Re: Grammar Algebra? Peter.Breuer@prg.oxford.ac.uk (1992-11-04) |

Newsgroups: | comp.compilers |

From: | hdev@dutiaj.twi.tudelft.nl (Hans de Vreught) |

Organization: | Compilers Central |

Date: | Tue, 3 Nov 1992 08:50:44 GMT |

References: | 92-10-126 92-10-122 92-11-007 |

Keywords: | parse, theory |

jan@klikspaan.si.hhs.nl writes:

*>But intersection can be done with regular languages:*

*>- Starting with two languages defined by deterministic finite automata.*

Actually, you start with *fully* specified DFAs (including error states).

*>- Merge the automata by assigning a new start state and epsilon*

*> transitions from the new start state to the start states of both originals.*

No, it is not a matter of merging, it is a matter of forming the cross

product of two machines. The states are formed by the Carthesian product

of the state sets of the two machine. The new start symbol is the pair

formed by the two starting states of the original states and the final

states are formed by those pairs from which both original states are

final.

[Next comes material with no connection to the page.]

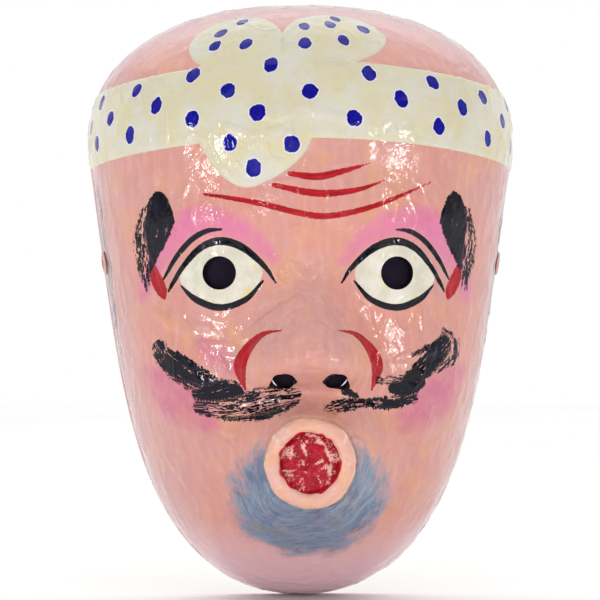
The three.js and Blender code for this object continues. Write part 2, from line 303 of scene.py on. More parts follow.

The transition function is merely the cross product of the original

ones.

*>- Create a deterministic equivalent with the subset construction with a*

*> small modification: Final states are sets of states containing final*

*> states from both originals.*

No need, the cross product of DFAs is a DFA.

*>- Next remove all states that are sets of states of only one of the original*

*> automata together with all transitions to or from them.*

Well, shall we say "just minimize the DFA".

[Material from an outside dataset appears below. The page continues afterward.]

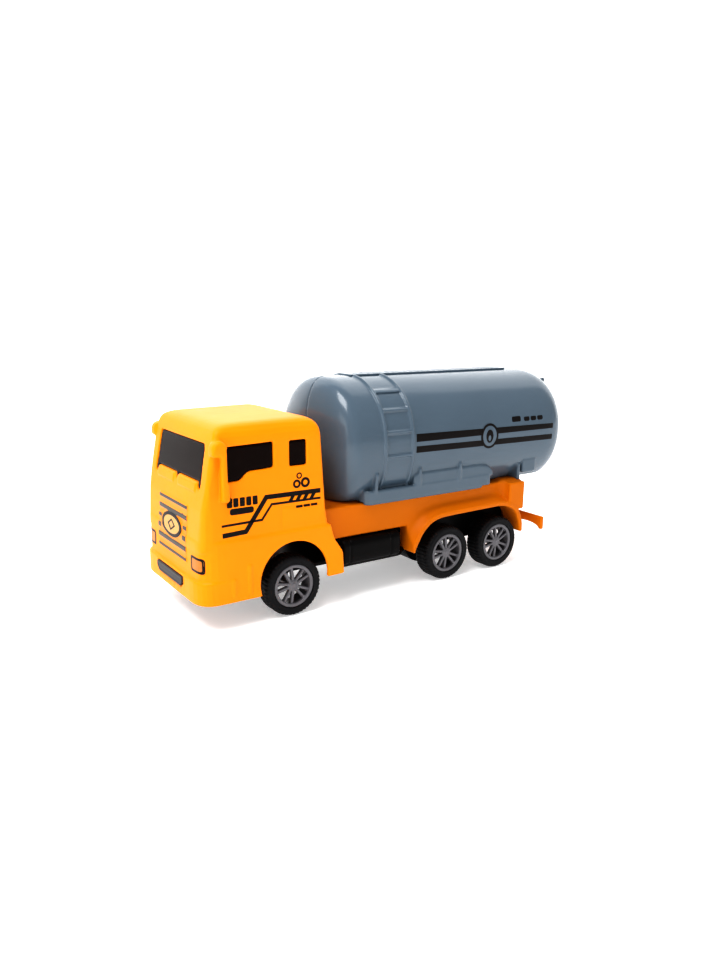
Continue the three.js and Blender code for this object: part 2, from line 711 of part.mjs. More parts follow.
function wheelHub(side, y) {
  const outer = TYRE_OUTER_X - RIM_INSET;
  const inner = RIM_RADIUS - RIM_WALL;
  const rimPoints = [
    [inner, outer - RIM_DEPTH],
    [RIM_RADIUS, outer - RIM_DEPTH],
    [RIM_RADIUS, outer],
    [inner, outer],
  ];
  const rim = ringX(sided(rimPoints, side), y, WHEEL_RADIUS);
  const bossSpan = outward(side, BEARING.outer + BOSS_STANDOFF, outer - BOSS_INSET);
  const boss = rodX(BOSS_RADIUS, bossSpan, y, WHEEL_RADIUS);
  const spokes = [];
  for (let pair = 0; pair < SPOKE_PAIRS; pair++) {
    for (const lean of [-SPOKE_SPREAD, SPOKE_SPREAD]) {
      const length = inner + RIM_WALL / 2;
      const bar = new THREE.BoxGeometry(SPOKE_DEPTH, SPOKE_WIDTH, length);
      bar.translate(side * (outer - SPOKE_INSET - SPOKE_DEPTH / 2), 0, length / 2);
      bar.rotateX((pair * 2 * Math.PI) / SPOKE_PAIRS + lean);
      spokes.push(solid(bar.translate(0, y, WHEEL_RADIUS)));
    }
  }
  const boreRadius = AXLE_RADIUS + FITTED_CLEARANCE;
  const bore = rodX(boreRadius, outward(side, 0, AXLE_HALF_LENGTH + GAP), y, WHEEL_RADIUS);
  return cut(join(rim, boss, ...spokes), bore);
}

const axle = (y) => rodX(AXLE_RADIUS, [-AXLE_HALF_LENGTH, AXLE_HALF_LENGTH], y, WHEEL_RADIUS);

// ---- Friction motor -----------------------------------------------------------------------------

const pitchRadius = ({ teeth, module }) => (teeth * module) / 2;
const offset = ([y, z], distance, angle) => [
  y + distance * Math.cos(angle),
  z + distance * Math.sin(angle),
];
const DRIVE_AT = [AXLE_Y.middle, WHEEL_RADIUS];
const IDLER_AT = offset(
  DRIVE_AT,
  pitchRadius(DRIVE_GEAR) + pitchRadius(IDLER_PINION),
  IDLER_DIRECTION,
);
const FLYWHEEL_AT = offset(
  IDLER_AT,
  pitchRadius(IDLER_GEAR) + pitchRadius(FLYWHEEL_PINION),
  FLYWHEEL_DIRECTION,
);

const PRESSURE_ANGLE = THREE.MathUtils.degToRad(25);
const ADDENDUM = 0.8; // in modules
const DEDENDUM = 1.15; // in modules
const BACKLASH = 0.12; // taken off each tooth at the pitch circle
const ROOT_FILLET = 0.05; // the flank starts this far above the root

// A spur gear's outline, with the middle of one tooth at the angle given.
function gearOutline({ teeth, module }, toothAngle) {
  const pitch = (teeth * module) / 2;
  const base = pitch * Math.cos(PRESSURE_ANGLE);
  const tip = pitch + ADDENDUM * module;
  const root = pitch - DEDENDUM * module;
  const involute = (radius) => {
    const angle = Math.acos(Math.min(1, base / radius));
    return Math.tan(angle) - angle;
  };
  const halfTooth = Math.PI / (2 * teeth) - BACKLASH / (2 * pitch);
  const flank = [root, Math.max(base, root + ROOT_FILLET), tip];
  const halfAngle = (radius) => halfTooth + involute(pitch) - involute(Math.max(radius, base));
  const points = [];
  for (let tooth = 0; tooth < teeth; tooth++) {
    const middle = toothAngle + (tooth * 2 * Math.PI) / teeth;
    for (const radius of flank) points.push(polar(radius, middle - halfAngle(radius)));
    for (const radius of flank.slice().reverse()) {
      points.push(polar(radius, middle + halfAngle(radius)));
    }
  }
  return points;
}

const polar = (radius, angle) => [radius * Math.cos(angle), radius * Math.sin(angle)];

function gear(kind, toothAngle, [y, z]) {
  return prismX(gearOutline(kind, toothAngle), kind.span).translate([0, y, z]);
}

// Tooth angles that put each pair in mesh: a tooth of the driver points at its follower.
const toothGap = ({ teeth }) => Math.PI / teeth;
const IDLER_PINION_ANGLE = IDLER_DIRECTION + Math.PI + toothGap(IDLER_PINION);
const FLYWHEEL_PINION_ANGLE = FLYWHEEL_DIRECTION + Math.PI + toothGap(FLYWHEEL_PINION);

function driveGear() {
  const [y, z] = DRIVE_AT;
  const wheel = gear(DRIVE_GEAR, IDLER_DIRECTION, DRIVE_AT);
  const collar = rodX(DRIVE_COLLAR.radius, DRIVE_COLLAR.span, y, z);
  return cut(join(wheel, collar), rodX(AXLE_RADIUS + FITTED_CLEARANCE, [-REACH, REACH], y, z));
}

function idlerGear() {
  const [y, z] = IDLER_AT;
  const pinion = gear(IDLER_PINION, IDLER_PINION_ANGLE, IDLER_AT);
  const wheel = gear(IDLER_GEAR, FLYWHEEL_DIRECTION, IDLER_AT);
  const bore = rodX(PIN_RADIUS + RUNNING_CLEARANCE, [-REACH, REACH], y, z);
  return cut(join(pinion, wheel), bore);
}

function flywheelPinion() {
  const [y, z] = FLYWHEEL_AT;
  const teeth = gear(FLYWHEEL_PINION, FLYWHEEL_PINION_ANGLE, FLYWHEEL_AT);
  const shaft = rodX(PIN_RADIUS, [-MOTOR_HALF_WIDTH + GAP, MOTOR_HALF_WIDTH - GAP], y, z);
  return join(teeth, shaft);
}

function flywheel() {
  const [y, z] = FLYWHEEL_AT;
  const disc = rodX(FLYWHEEL.radius, FLYWHEEL.span, y, z, WHEEL_SIDES);
  return cut(disc, rodX(PIN_RADIUS + FITTED_CLEARANCE, [-REACH, REACH], y, z));
}

function idlerPin() {
  const [y, z] = IDLER_AT;
  return rodX(PIN_RADIUS, [-MOTOR_HALF_WIDTH + GAP, MOTOR_HALF_WIDTH - GAP], y, z);
}

// The outline round the three gear centres, as the hull of a circle about each.
function motorOutline(inset) {
  const centres = [
    [DRIVE_AT, MOTOR_RADII.drive - inset],
    [IDLER_AT, MOTOR_RADII.idler - inset],
    [FLYWHEEL_AT, MOTOR_RADII.flywheel - inset],
  ];
  const points = centres.flatMap(([[y, z], radius]) =>
    Array.from({ length: WHEEL_SIDES }, (_, i) => {
      const [dy, dz] = polar(radius, (i / WHEEL_SIDES) * 2 * Math.PI);
      return [y + dy, z + dz];
    }),
  );
  return hull(points);
}

// The convex hull of points in a plane, anticlockwise.
function hull(points) {
  const sorted = points.slice().sort((a, b) => a[0] - b[0] || a[1] - b[1]);
  const turn = (a, b, c) => (b[0] - a[0]) * (c[1] - a[1]) - (b[1] - a[1]) * (c[0] - a[0]);
  const chain = (list) => {
    const kept = [];
    for (const point of list) {
      while (kept.length > 1 && turn(kept.at(-2), kept.at(-1), point) <= 0) kept.pop();
      kept.push(point);
    }
    return kept.slice(0, -1);
  };
  return [...chain(sorted), ...chain(sorted.reverse())];
}

function motorCase(side) {
  const outer = prismX(motorOutline(0), outward(side, GAP / 2, MOTOR_HALF_WIDTH));
  const room = outward(side, 0, MOTOR_HALF_WIDTH - MOTOR_WALL);
  const inner = prismX(motorOutline(MOTOR_WALL), room);
  const axleHole = rodX(AXLE_RADIUS + RUNNING_CLEARANCE, [-REACH, REACH], ...DRIVE_AT);
  const pinHole = rodX(PIN_RADIUS + FITTED_CLEARANCE, [-REACH, REACH], ...IDLER_AT);
  const shaftHole = rodX(PIN_RADIUS + RUNNING_CLEARANCE, [-REACH, REACH], ...FLYWHEEL_AT);
  return cut(outer, inner, axleHole, pinHole, shaftHole);
}

// ---- Screws -----------------------------------------------------------------------------------

// A screw driven upward, its head under the face at the height given.
function screw(x, y, face) {
  const { head, headHeight, shank, length, sides } = SCREW;
  const points = [
    [0, -headHeight - GAP],
    [head * 0.75, -headHeight - GAP],
    [head, -headHeight / 2 - GAP],
    [head, -GAP],
    [shank, -GAP],
    [shank, length - 1],
    [0, length],
  ].map(([radius, z]) => new THREE.Vector2(radius, z));
  const geometry = new THREE.LatheGeometry(points, sides).rotateX(Math.PI / 2);
  return solid(geometry.translate(x, y, face));
}

// ---- Assembly -----------------------------------------------------------------------------------

const truck = new THREE.Group();

function add(name, body, material) {
  const mesh = new THREE.Mesh(geometryOf(body), material);
  mesh.name = name;
  truck.add(mesh);
}

add("cab_shell", cabShell(), MATERIALS.orange);
add("cab_glazing", glazing(), MATERIALS.glazing);
add("bumper_plate", bumperPlate(0), MATERIALS.plate);
add("deck_frame", deckFrame(), MATERIALS.orange);
add("base_plate", basePlate(), MATERIALS.black);
add("tank_walkway", walkway(), MATERIALS.grey);

for (const [name, side] of Object.entries(SIDES)) {
  add(`tank_half_${name}`, tankHalf(side), MATERIALS.grey);
  add(`motor_case_${name}`, motorCase(side), MATERIALS.black);
  add(`cab_screw_${name}`, screw(side * POST_X, CAB_POST_Y, BASE_BOTTOM), MATERIALS.steel);
  DECK_POSTS_Y.forEach((y, i) => {
    add(`deck_screw_${name}_${i + 1}`, screw(side * POST_X, y, BASE_BOTTOM), MATERIALS.steel);
  });
  TANK_POSTS_Y.forEach((y, i) => {
    const face = DECK_TOP - DECK_THICKNESS;
    add(`tank_screw_${name}_${i + 1}`, screw(side * POST_X, y, face), MATERIALS.steel);
  });
}

for (const [row, y] of Object.entries(AXLE_Y)) {
  add(`axle_${row}`, axle(y), MATERIALS.steel);
  for (const [name, side] of Object.entries(SIDES)) {
    add(`tyre_${row}_${name}`, tyre(side, y), MATERIALS.tyre);
    add(`hub_${row}_${name}`, wheelHub(side, y), MATERIALS.silver);
  }
}

add("drive_gear", driveGear(), MATERIALS.white);
add("idler_gear", idlerGear(), MATERIALS.white);
add("idler_pin", idlerPin(), MATERIALS.steel);
add("flywheel_pinion", flywheelPinion(), MATERIALS.steel);
add("flywheel", flywheel(), MATERIALS.steel);

truck.position.y = -(BUMPER_FRONT_Y - PLATE_PROUD + TANK.rearY) / 2;

export default truck;
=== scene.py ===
"""The looks of a toy tanker truck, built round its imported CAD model.

Shapes are given in millimetres, with y measured back from the front axle. The truck faces -Y and
its left-hand side is +X. A moulding is a field of distances to its surface, sampled on a block of
points and turned into a mesh, so that all its edges are as soft as the real ones.
"""
import json
import math

import bmesh
import bpy
import numpy as np
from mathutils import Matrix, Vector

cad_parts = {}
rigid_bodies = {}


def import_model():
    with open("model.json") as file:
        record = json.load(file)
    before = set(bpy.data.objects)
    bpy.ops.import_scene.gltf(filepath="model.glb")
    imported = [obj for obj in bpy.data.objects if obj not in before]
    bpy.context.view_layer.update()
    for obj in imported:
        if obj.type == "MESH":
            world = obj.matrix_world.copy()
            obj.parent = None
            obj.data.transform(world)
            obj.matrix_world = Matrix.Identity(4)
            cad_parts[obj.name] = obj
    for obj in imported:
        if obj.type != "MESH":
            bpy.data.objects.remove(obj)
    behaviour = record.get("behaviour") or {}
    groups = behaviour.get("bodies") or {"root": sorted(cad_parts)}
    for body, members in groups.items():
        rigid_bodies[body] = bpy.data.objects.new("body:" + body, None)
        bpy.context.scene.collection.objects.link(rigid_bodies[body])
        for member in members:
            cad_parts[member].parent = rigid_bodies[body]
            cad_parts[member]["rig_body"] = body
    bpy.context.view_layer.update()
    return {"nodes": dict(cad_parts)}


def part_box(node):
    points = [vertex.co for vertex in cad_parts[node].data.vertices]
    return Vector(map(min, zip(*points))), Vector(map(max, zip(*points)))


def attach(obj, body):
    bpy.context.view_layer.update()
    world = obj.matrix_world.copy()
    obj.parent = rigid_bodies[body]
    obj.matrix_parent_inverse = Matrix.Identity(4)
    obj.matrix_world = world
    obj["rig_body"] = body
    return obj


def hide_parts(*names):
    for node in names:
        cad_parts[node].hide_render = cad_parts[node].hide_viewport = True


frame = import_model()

import openvdb
from mathutils import Matrix, Vector
from mathutils.bvhtree import BVHTree

# ---- Driving dimensions, in millimetres ----

# An outline is a list of corners (u, v) or (u, v, radius). A box is its spans along x, y and z.

MM = 0.001
FRONT_AXLE_Y = sum(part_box("axle_front"), Vector()).y / 2
SIDES = {"left": 1, "right": -1}
ROWS = ("front", "middle", "rear")
BODY = "truck_body"

STEP = 0.4  # between the sample points of the large mouldings
FINE_STEP = 0.2  # and of the small ones
MARGIN = 1.0
FAR = 60  # past the end of anything it is compared with

WALL = 1.6
WHEEL_RADIUS = 11
RIM_RADIUS = 7.9

CAB_HALF_WIDTH = 26.2
SKIRT_HALF_WIDTH = 26.7
BELT_Z = 31.7
UPPER_BOTTOM = BELT_Z - 4  # the upper cab starts inside the lower
CAB_FRONT_Y = -36
CAB_CORNER = 8
CAB_EDGE = 1.5
SKIRT_FRONT_Y = -35
SKIRT_CORNER = 9
PLAN_REAR_Y = 30  # past the back of the cab, which its profile closes
ROOF_TAPER = 0.8
ROOF_CORNER = 7
ROOF_Z = 70.9
BUMPER_FRONT_Y = -35.6
BUMPER_TOP = 18
BUMPER_REAR_Y = -22
ARCH = {"y": 0.4, "z": 13.9, "radius": 13.6, "inner_x": 16.2}
POST_X = 10
CAB_POST_Y = -20
DECK_POSTS_Y = (52, 107.2)
POST_RADIUS = 2.6

DECK_TOP = 36
DECK_HALF_WIDTH = 22
DECK_FRONT_Y = 14.4
DECK_REAR_Y = 113.2
FENDER_HALF_WIDTH = 26.7
REAR_BAR_Y = 126.5

TANK_CENTRE_Z = 56.2
TANK_FRONT_Y = 20.3
TANK_REAR_Y = 142
TANK_HALF_WIDTH = 26.2
TANK_HALF_HEIGHT = 25.7
TANK_WALL = 1.5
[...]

*>- An alternative for the last step is converting the deterministic automaton*

*> to a grammar and making that `proper' to remove all useless parts.*

BTW, the intersection of a CFL and a regular language is a CFL (see Harrison,

Introduction to Formal Language Theory, Addison Wesley, 1978).

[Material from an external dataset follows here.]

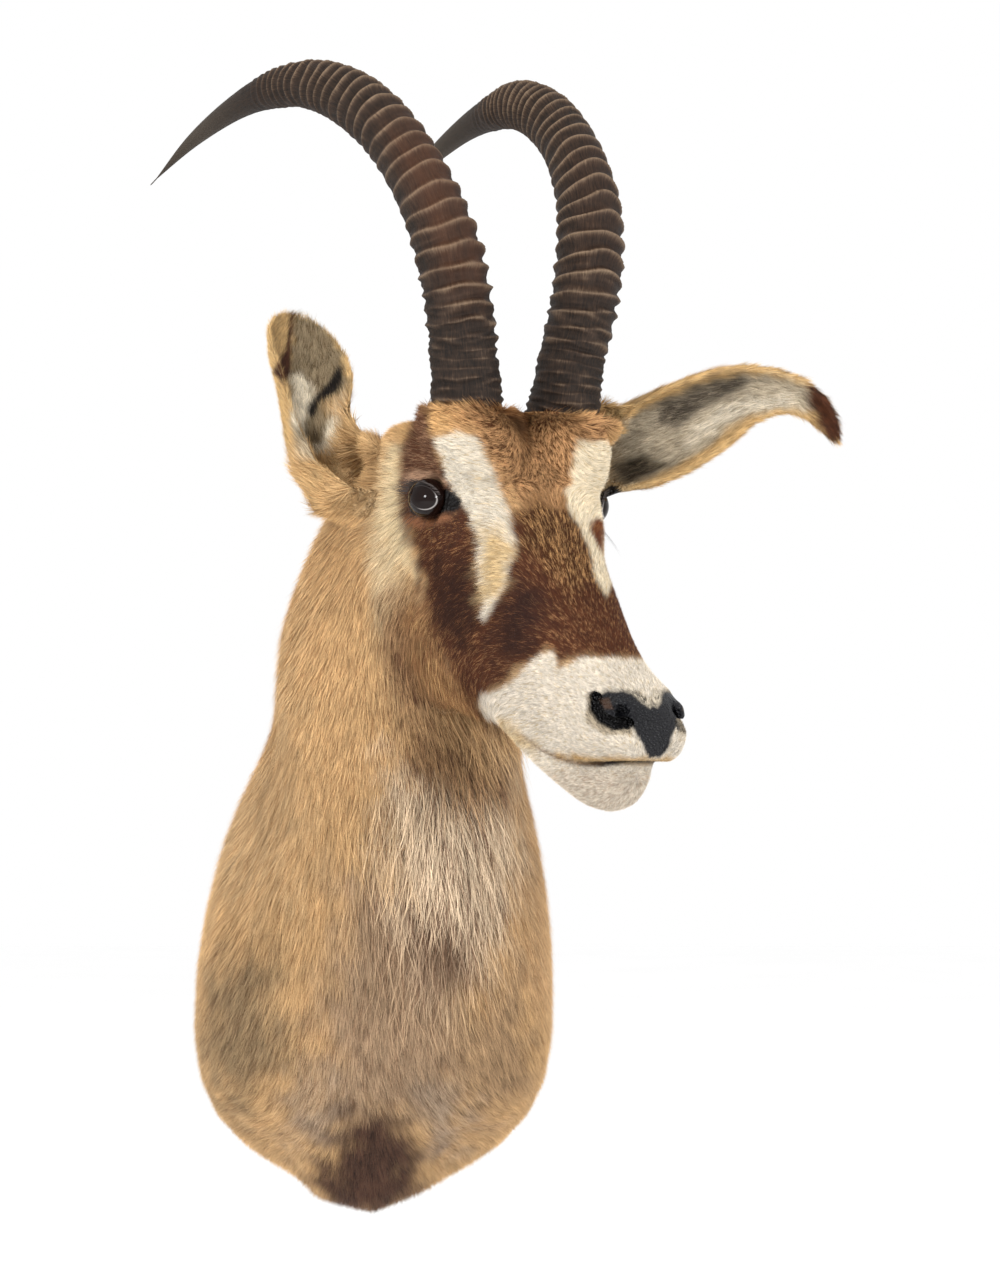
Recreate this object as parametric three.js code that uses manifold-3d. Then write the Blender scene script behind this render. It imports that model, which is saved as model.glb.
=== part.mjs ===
// Shoulder mount of a roan antelope. The hide lies over its form with the head, neck, shoulders and ears
// in one piece. It carries two ringed horns and two glass eyes. A plywood backboard is let into its back,
// with a steel keyhole plate and two screws to hang it by. Millimetres, +Z up. The wall is the plane of
// X and Z, and the origin is the middle of the backboard there. The chest faces -Y, and the head is turned
// towards +X, which is the animal's left.
import * as THREE from "three";
import { mergeVertices } from "three/addons/utils/BufferGeometryUtils.js";
import Module from "manifold-3d";

const wasm = await Module();
wasm.setup();

// Driving dimensions.
const FIT_GAP = 0.4;
const BOARD_THICKNESS = 18;
const BOARD_PROUD = 3; // how far the board stands out of the hide's back edge, to meet the wall first
const BOARD_INSET = 13; // hide and form left round the board
const PLATE = { width: 34, height: 96, thickness: 3, middle: 132, corner: 8 };
const KEYHOLE = { head: 13, neck: 6.4, rise: 19 }; // mm across the hole and the slot, and the slot's height
const PLATE_POCKET = { width: 24, height: 52, corner: 6 }; // room behind the keyhole for a screw's head
const SCREW = { head: 8, rim: 0.4, shank: 4, neck: 2.4, length: 13, spacing: 76 };
const EYE_RADIUS = 20;
const EYE_AT = [-4, 94, -94];
const NOSTRIL = { radius: 9, at: [238, 31, -303] };
const EAR_THICKNESS = 7;
const EAR_TIP_THINNING = 0.6; // the ear is never thicker than this share of its half width
const EAR_CUP_DEPTH = 0.6; // how far a station's middle lies in front of the back of the cup, in radii
const HEAD_TURN = THREE.MathUtils.degToRad(34);
const HEAD_ROLL = THREE.MathUtils.degToRad(1.5);
const HORN_MIDPOINT = new THREE.Vector3(148.5, -490, 563.5);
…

It is nice to see that the old pupil can teach the Master a lesson (Jan is my

old lecturer in compiler design).

--

Hans de Vreught

hdev@dutiaa.tudelft.nl

Delft University of Technology (TWI-ThI)

The Netherlands

--

Post a followup to this message

Return to the
comp.compilers page.

Search the
comp.compilers archives again.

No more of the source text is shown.